Yes, sorry I didn't make that clear. The user must be very much aware of
what is being done to enable such capability.

Paul Smith-20 wrote
> I'm not convinced that it's impossible to speed up the parser in
> general, though.  It shouldn't take twice as long to parse a simple line
> using the full scanner, as it does with a targeted scanner.  After all,
> you're not making use of any of the special features of parsing so those
> should cost you very little.
> 
> I'd prefer to investigate improving the existing parser, rather than
> create a completely separate parser path.

I could agree if the difference were 10x or more. But I believe 2x a
reasonable gain from removing so many features. From what I looked on the
code, the main hassle comes from the target specific variable assignment. 

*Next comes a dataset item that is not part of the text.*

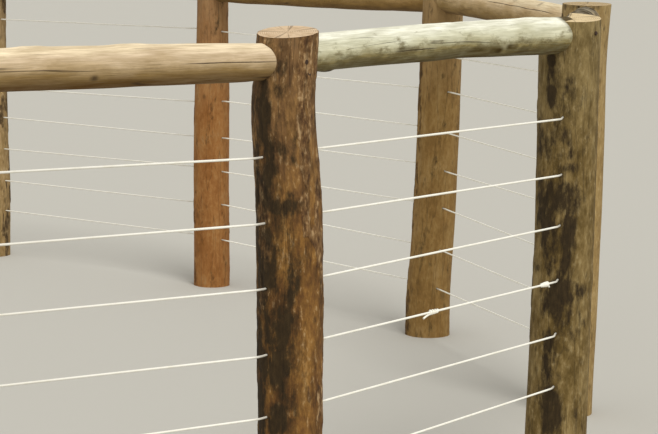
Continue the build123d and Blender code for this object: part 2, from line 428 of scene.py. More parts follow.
# Timber looks. Wood and bark run from their darkest tone to their lightest. barkShare is how much of the post
# keeps bark, and bare is a side without any: (degrees round, half its width). wash greys the head: (height
# in metres where it starts, where it is full, how much). The stain patches are black mould, and on the third
# and
# fourth posts also painted shadow: (height in mm, degrees round, half its height, half its width in degrees,
# strength)
postLooks = [
    {"wood": ["#4f3c26", "#745838", "#91744e", "#ae9169"], "bark": ["#2e2316", "#57432a", "#836c48"],
     "fleck": "#b59a78", "top": "#dcc19a", "ring": "#b9966a", "grainShare": 0.18, "fleckShare": 0.45,
     "barkShare": 0.3, "mottleShare": 0.6, "bare": (0, 0), "wash": (0.8, 1.3, 0.3), "washTone": "#8d7a5e",
     "stainsAndShade": [(1130, 150, 120, 30, 0.6), (820, 120, 160, 35, 0.7), (420, 165, 150, 28, 0.6),
                (700, -30, 200, 40, 0.5)]},
    {"wood": ["#4a3116", "#704c25", "#8b632e", "#ae8750"], "bark": ["#523820", "#7b5b36", "#a98a61"],
     "fleck": "#bb9c72", "top": "#dcc5a3", "ring": "#c2a37f", "grainShare": 0.1, "fleckShare": 0.5,
     "barkShare": 0.26, "mottleShare": 0.8, "bare": (170, 30), "wash": (0.9, 1.35, 0.45),
     "washTone": "#8f7350",
     "stainsAndShade": [(1186, 134, 92, 18, 1), (1260, 168, 18, 15, 0.7), (1327, 155, 42, 24, 0.6),
                (1130, 170, 18, 12, 0.7), (1076, 137, 22, 23, 1), (1099, 191, 16, 5, 0.6),
                (1035, 130, 40, 14, 0.75), (994, 161, 20, 38, 0.95), (935, 132, 40, 18, 0.85),
                (842, 130, 50, 25, 1), (712, 146, 60, 31, 1), (606, 152, 55, 25, 0.95),
                (508, 146, 40, 26, 1), (400, 150, 70, 24, 0.9), (270, 146, 80, 30, 0.85),
                (120, 170, 90, 40, 0.7), (850, 130, 500, 34, 0.68), (700, 168, 420, 24, 0.44),
                (936, 172, 44, 16, 0.5), (830, 178, 60, 17, 0.62), (569, 106, 150, 30, 0.95),
                (721, 104, 80, 26, 0.85), (861, 150, 74, 24, 0.6), (640, 200, 60, 12, 0.4),
                (700, 20, 260, 30, 0.6)]},
    {"wood": ["#54421c", "#6f5a30", "#887246", "#a08c5e"], "bark": ["#372b12", "#5d4b23", "#86703c"],
     "fleck": "#a8966f", "top": "#e6d2a8", "ring": "#c3a87a", "grainShare": 0.1, "fleckShare": 0.35,
     "barkShare": 0.1, "mottleShare": 0.75, "bare": (185, 95), "wash": (1.0, 1.35, 0.5),
     "washTone": "#99875b",
     # the first patch is painted shadow under the end of the second rail
     "stainsAndShade": [(1264, 131, 16, 12, 0.9), (1170, 133, 36, 12, 1), (1222, 132, 30, 8, 0.7),
                (1191, 175, 40, 10, 0.8), (1212, 134, 95, 20, 0.45), (1290, 201, 9, 6, 0.4),
                (1210, 195, 12, 5, 0.5), (1063, 170, 26, 9, 0.9), (1045, 125, 60, 36, 0.5),
                (720, 157, 430, 34, 0.4), (979, 173, 12, 23, 0.85), (895, 161, 46, 36, 0.95),
                (845, 132, 95, 15, 1), (804, 175, 50, 15, 1), (722, 175, 36, 9, 0.9),
                (700, 115, 10, 18, 0.6), (619, 163, 58, 28, 1), (643, 206, 26, 12, 0.75),
                (781, 143, 95, 18, 0.85), (504, 143, 34, 12, 0.95), (429, 141, 46, 8, 0.9),
                (490, 180, 14, 8, 0.6), (542, 206, 50, 15, 0.55), (870, 125, 90, 18, 0.8),
                (300, 160, 78, 19, 0.9), (310, 205, 36, 7, 0.55), (150, 140, 60, 26, 0.8),
                (900, -20, 220, 35, 0.6)]},
    {"wood": ["#7a613a", "#977c4b", "#a68b59", "#bba170"], "bark": ["#4c3a22", "#6f5a38", "#8f7850"],
     "fleck": "#c0aa82", "top": "#c4af86", "ring": "#a0845c", "grainShare": 0.14, "fleckShare": 0.3,
     "barkShare": 0.08, "mottleShare": 0.4, "bare": (220, 60), "wash": (0.8, 1.3, 0.3),
     "washTone": "#a59064",
     # the first patch is painted shadow cast by the third post across this post's head
     "stainsAndShade": [(1350, 140, 14, 52, 0.62), (1000, 20, 120, 25, 0.4), (500, 80, 150, 20, 0.4)]},
    {"wood": ["#74572b", "#876737", "#947543", "#a48657"], "bark": ["#553e1e", "#6c5029", "#806437"],
     "fleck": "#99804f", "top": "#cfb184", "ring": "#a47f50", "grainShare": 0.12, "fleckShare": 0.2,
     "barkShare": 0.05, "mottleShare": 0.35, "bare": (190, 80), "wash": (0.9, 1.3, 0.75),
     "washTone": "#a1865d",
     "stainsAndShade": [(900, 225, 150, 16, 0.25), (620, 60, 180, 24, 0.5)]},
    {"wood": ["#825324", "#936232", "#a0703d", "#a47f52"], "bark": ["#64401d", "#7c5228", "#90683b"],
     "fleck": "#a9804f", "top": "#cfae80", "ring": "#a67a4c", "grainShare": 0.12, "fleckShare": 0.2,
     "barkShare": 0.05, "mottleShare": 0.35, "bare": (190, 80), "wash": (0.75, 1.3, 0.7),
     "washTone": "#967a57",
     "stainsAndShade": [(1200, 200, 90, 30, 0.2), (500, 40, 200, 22, 0.4)]},
    {"wood": ["#735b38", "#90764b", "#a3885c", "#b9a079"], "bark": ["#4c3a24", "#6d5838", "#8c754e"],
     "fleck": "#b79f78", "top": "#d3b78a", "ring": "#a98658", "grainShare": 0.16, "fleckShare": 0.4,
     "barkShare": 0.14, "mottleShare": 0.45, "bare": (0, 0), "wash": (0.8, 1.3, 0.4), "washTone": "#8d7a5e",
     "stainsAndShade": [(1000, 100, 150, 25, 0.4), (560, 120, 160, 22, 0.45), (800, -80, 180, 30, 0.5)]},
]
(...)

Having two parser paths should not be so bad as it sounds, since the
simplified parser is much much simpler. I needed no more than 20 lines to do
it (could be buggy of course...but you get the point).


So to sum up:
0 - I will get back with results for a newer version.
1 - How crazy it would be to make it multi-threaded?
2- This should be configurable with a very strong disclaimer. The
alternative scanner wouldn't do any sanity check, so it could be dangerous.
3 - Other option could involve creating a separate tool to collect a bunch
of "simple files" and pre-process them into a compact database. That
resulting file could then be read into the makefile. By doing that, Make
would have to understand this internal compact database format. Still, it
would probably need a lot code, even more than the simple scanner.